Adapted from The Unofficial Harry Potter Cookbook by Dinah Bucholz
Goulash is a Hungarian dish typically served with spaetzel. It is the perfect dinner for a cold, winter night. I have tried several variations of goulash but can’t say which one I’ve liked best. This one is definitely good (and special for its connection to Harry Potter).
Yields 8 servings
- 3 tbsp vegetable oil, divided
- 2 lbs chuck roast or beef for stew, trimmed and cut into 1-inch pieces
- 1 onion, finely chopped
- 3 tbsp flour
- 2 14-oz cans chicken broth
- 3 tbsp paprika
- 3 tbsp tomato paste
- 1 red bell pepper, seeded and chopped
- ½ cup sour cream
- Heat 1 tbsp of the oil in a wide pot. Sear the meat in batches over high heat on both sides until crusty brown, about 4 minutes per side. Transfer the batches to a large plate.
- Heat the remaining 2 tbsp of oil and add the onions, cooking over medium-high heat until softened, scraping up the fond (browned bits), about 5 minutes. Add the flour and toss to combine. Pour in the chicken broth while stirring constantly. Cook, stirring constantly, until thickened and bubbling.
- Add the paprika, tomato paste and browned meat along with its accumulated juices. Bring the stew to a simmer and continue to simmer for 1½ hours.
- Add the red pepper and cook another 30 minutes. Remove from the heat.

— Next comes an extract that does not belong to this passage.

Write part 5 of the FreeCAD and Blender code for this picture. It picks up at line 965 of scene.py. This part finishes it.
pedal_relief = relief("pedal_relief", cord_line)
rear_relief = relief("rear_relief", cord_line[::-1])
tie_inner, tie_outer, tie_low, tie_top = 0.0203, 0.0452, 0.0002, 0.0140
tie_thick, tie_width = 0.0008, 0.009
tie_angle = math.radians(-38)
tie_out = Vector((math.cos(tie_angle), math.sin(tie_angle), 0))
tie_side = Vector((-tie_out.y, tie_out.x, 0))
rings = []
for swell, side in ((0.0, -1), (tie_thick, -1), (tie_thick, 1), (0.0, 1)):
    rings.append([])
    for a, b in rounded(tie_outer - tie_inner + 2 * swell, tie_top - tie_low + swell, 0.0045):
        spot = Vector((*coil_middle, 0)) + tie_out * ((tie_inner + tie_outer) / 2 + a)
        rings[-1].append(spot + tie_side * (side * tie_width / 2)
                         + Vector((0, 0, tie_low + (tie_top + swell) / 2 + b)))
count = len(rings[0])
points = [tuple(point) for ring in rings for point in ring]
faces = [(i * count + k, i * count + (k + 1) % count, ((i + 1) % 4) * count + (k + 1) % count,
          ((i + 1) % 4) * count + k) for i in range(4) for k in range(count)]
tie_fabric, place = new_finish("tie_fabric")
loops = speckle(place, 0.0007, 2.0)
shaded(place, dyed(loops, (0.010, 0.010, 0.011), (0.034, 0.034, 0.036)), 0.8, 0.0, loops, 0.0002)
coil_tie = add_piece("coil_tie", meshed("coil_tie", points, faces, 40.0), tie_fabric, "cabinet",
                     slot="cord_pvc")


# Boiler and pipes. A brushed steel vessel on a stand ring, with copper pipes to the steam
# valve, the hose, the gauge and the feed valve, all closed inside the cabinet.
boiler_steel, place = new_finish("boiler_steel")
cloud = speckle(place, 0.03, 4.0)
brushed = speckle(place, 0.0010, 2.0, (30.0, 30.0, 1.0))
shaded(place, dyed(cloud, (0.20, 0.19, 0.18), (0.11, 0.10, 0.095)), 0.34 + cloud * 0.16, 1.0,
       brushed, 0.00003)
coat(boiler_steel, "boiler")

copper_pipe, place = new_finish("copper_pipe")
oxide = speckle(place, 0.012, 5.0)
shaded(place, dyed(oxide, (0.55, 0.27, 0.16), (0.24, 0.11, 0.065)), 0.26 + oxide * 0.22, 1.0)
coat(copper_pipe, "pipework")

- Whisk the sour cream with a ½ cup of the cooking liquid. Stir it into the goulash.
Comments: When simmering the stew, be very careful that it doesn’t stick to the bottom of the pot and that the meat doesn’t dry up too much. I always keep a careful watch on stew and usually end up simmering them less time than what the recipe says. As a side dish, you can serve the goulash with spaetzel. You can make them or you can also find packages in the international aisle of the supermarket that are ready to cook. Goulash also goes well with rice or regular noodles if you wish.